Serverless Approach to Running Resource-Intensive STAR Aligner
Piotr Kica, Michał Orzechowski, Maciej Malawski
TL;DR
The study tackles the challenge of running the memory-intensive STAR RNA-seq aligner in serverless environments. It evaluates serverless options and implements a STAR-based pipeline on AWS ECS in Fargate, loading a genome index from shared storage and processing large FASTQ datasets. Experiments comparing ECS-Fargate with EC2 show that while serverless deployment is feasible, it yields slower performance and higher costs for large-scale data, with memory limits causing failures in some runs; cost-saving strategies and divide-and-conquer approaches offer potential improvements. The work demonstrates serverless STAR viability for small to medium batch workloads and highlights practical trade-offs between serverless and VM-based deployments, pointing to targeted optimizations for broader scalability.
Abstract
The application of serverless computing for alignment of RNA-sequences can improve many existing bioinformatics workflows by reducing operational costs and execution times.
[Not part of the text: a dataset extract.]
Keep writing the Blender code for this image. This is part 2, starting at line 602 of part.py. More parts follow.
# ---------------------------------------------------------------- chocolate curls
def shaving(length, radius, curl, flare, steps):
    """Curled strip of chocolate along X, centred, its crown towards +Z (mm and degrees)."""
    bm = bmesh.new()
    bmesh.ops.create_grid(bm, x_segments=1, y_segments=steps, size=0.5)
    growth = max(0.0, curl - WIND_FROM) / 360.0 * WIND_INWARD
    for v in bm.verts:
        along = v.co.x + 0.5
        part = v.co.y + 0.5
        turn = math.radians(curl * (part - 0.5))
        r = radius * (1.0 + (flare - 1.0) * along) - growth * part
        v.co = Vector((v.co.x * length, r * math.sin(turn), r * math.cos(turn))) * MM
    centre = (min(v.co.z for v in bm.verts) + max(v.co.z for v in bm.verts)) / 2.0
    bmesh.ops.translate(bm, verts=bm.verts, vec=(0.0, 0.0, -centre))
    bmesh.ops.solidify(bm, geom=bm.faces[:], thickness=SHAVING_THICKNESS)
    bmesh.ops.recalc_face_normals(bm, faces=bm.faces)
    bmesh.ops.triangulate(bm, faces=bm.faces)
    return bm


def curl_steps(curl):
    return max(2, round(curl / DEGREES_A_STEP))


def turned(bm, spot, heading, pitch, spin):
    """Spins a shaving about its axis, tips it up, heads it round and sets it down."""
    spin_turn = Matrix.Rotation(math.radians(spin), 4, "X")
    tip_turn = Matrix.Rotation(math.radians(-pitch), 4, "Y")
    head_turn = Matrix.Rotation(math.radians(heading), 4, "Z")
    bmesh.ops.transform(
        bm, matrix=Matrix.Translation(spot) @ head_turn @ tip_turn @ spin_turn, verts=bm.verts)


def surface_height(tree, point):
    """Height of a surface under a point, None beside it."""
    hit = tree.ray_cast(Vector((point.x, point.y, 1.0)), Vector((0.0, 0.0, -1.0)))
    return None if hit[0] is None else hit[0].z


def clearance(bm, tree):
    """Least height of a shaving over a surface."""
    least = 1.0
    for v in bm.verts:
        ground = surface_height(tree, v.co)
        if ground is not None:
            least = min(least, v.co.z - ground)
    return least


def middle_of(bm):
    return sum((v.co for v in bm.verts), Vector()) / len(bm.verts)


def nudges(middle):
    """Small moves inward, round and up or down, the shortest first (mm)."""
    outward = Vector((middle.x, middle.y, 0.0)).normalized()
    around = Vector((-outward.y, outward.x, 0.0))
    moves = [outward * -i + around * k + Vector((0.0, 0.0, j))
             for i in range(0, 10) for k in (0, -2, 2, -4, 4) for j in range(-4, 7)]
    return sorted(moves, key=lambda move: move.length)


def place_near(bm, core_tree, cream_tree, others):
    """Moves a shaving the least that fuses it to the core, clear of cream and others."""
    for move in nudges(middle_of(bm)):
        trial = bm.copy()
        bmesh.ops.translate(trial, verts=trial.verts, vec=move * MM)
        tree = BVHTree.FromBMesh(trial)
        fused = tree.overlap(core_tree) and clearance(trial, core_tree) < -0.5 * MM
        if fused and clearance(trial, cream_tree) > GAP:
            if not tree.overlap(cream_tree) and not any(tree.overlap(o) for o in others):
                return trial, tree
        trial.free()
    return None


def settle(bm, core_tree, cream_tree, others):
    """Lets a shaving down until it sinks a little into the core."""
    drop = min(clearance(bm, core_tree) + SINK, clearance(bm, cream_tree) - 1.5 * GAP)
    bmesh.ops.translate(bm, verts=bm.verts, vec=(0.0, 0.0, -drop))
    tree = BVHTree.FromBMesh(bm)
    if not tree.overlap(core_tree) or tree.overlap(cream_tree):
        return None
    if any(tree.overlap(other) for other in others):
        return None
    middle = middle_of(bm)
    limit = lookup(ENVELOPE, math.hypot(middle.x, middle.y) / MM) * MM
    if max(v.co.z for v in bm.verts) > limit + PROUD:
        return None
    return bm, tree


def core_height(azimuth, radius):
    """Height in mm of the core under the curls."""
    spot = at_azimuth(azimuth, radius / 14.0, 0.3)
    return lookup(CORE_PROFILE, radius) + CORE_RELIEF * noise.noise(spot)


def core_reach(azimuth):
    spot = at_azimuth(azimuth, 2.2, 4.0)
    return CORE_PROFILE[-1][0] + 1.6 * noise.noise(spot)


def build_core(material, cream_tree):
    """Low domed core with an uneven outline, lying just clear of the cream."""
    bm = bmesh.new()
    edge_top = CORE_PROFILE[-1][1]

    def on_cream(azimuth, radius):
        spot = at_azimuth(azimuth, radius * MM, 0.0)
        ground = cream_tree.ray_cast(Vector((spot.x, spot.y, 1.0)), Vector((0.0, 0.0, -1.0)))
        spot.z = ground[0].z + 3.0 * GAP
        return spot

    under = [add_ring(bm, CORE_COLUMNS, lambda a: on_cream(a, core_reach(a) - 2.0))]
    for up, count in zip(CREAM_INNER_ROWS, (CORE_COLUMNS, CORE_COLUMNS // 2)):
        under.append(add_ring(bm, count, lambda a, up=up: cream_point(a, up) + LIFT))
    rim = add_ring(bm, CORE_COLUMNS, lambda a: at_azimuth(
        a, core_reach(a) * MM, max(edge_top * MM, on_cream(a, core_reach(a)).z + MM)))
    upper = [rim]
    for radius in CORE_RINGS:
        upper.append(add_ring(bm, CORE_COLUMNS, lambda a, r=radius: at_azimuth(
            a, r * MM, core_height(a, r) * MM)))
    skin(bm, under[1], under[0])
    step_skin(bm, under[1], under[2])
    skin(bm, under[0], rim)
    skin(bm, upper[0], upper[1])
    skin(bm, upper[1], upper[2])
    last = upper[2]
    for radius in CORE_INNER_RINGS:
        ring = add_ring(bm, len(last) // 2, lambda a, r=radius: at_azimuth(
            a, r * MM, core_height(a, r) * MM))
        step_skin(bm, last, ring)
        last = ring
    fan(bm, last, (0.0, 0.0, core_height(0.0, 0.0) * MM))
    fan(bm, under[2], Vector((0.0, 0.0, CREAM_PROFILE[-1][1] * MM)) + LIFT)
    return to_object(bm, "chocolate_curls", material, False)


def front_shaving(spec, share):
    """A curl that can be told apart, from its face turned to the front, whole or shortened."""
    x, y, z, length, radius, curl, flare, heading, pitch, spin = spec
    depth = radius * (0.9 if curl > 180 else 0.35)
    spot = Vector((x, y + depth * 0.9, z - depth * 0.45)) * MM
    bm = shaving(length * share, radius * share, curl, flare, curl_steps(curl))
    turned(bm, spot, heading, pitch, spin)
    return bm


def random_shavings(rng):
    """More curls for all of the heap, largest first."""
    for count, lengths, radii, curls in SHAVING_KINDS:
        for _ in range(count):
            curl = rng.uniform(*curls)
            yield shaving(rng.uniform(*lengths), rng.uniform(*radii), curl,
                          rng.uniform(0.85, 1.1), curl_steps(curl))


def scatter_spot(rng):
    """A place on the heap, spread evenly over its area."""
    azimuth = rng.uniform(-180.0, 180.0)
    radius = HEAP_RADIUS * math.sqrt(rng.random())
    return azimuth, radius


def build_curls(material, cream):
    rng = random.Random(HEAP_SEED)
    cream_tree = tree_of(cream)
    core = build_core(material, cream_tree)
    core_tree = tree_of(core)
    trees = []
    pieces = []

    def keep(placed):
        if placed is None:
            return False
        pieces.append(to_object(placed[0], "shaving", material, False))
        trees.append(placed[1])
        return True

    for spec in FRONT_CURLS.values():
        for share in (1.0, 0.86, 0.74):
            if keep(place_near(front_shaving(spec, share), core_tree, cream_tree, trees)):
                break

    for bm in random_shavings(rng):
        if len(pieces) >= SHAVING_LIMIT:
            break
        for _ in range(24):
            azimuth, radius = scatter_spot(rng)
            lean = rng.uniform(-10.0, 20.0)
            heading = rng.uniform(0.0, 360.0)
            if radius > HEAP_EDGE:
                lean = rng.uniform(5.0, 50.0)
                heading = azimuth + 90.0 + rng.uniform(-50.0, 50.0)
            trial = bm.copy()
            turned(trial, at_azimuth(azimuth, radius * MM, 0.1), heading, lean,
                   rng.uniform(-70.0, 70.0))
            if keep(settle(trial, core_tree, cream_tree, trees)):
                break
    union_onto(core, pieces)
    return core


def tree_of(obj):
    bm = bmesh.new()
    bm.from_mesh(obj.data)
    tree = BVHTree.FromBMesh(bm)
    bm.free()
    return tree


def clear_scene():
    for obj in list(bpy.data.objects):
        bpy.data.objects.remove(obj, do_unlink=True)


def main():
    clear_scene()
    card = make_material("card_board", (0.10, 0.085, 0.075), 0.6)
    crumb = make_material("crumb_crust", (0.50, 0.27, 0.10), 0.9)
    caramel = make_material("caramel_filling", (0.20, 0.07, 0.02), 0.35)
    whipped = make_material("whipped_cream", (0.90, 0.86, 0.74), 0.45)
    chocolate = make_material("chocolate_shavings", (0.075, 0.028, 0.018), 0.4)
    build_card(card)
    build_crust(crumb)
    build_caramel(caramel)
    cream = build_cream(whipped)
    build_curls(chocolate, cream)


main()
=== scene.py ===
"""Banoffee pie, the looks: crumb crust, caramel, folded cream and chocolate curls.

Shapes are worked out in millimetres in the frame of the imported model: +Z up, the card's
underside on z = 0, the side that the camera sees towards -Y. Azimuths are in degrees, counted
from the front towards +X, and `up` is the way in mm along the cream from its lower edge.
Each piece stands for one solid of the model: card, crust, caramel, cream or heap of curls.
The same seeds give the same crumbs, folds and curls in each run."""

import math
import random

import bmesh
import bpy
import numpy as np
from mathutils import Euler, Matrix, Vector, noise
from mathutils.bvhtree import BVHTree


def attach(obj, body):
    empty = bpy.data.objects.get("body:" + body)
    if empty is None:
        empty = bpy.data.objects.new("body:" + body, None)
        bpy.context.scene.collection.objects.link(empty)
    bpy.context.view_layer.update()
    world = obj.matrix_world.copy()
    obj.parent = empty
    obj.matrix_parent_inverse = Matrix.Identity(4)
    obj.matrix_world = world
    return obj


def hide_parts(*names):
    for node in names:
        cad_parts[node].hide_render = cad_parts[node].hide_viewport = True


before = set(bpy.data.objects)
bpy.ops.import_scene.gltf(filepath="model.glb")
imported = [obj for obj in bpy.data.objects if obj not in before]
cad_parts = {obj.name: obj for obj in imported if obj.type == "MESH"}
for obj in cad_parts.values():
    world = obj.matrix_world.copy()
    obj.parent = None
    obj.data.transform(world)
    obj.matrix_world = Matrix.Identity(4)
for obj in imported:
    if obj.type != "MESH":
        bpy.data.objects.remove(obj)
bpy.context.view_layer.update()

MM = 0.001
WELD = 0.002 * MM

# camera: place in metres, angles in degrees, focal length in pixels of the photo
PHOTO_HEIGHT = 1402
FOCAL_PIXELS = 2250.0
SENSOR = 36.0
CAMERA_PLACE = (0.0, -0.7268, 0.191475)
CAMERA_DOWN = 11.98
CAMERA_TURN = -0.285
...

This work analyzes the applicability of serverless services for running the STAR aligner, which is known for its accuracy and large memory requirement. This presents a challenge, as serverless services were designed for light and short tasks. Nevertheless, we successfully deploy a STAR-based pipeline on AWS ECS service, propose multiple optimizations, and perform experiment with 17 TBs of data. Results are compared against standard virtual machine (VM) based solution showing that serverless is a valid alternative for small-scale batch processing. However, in large-scale where efficiency matters the most, VMs are still recommended.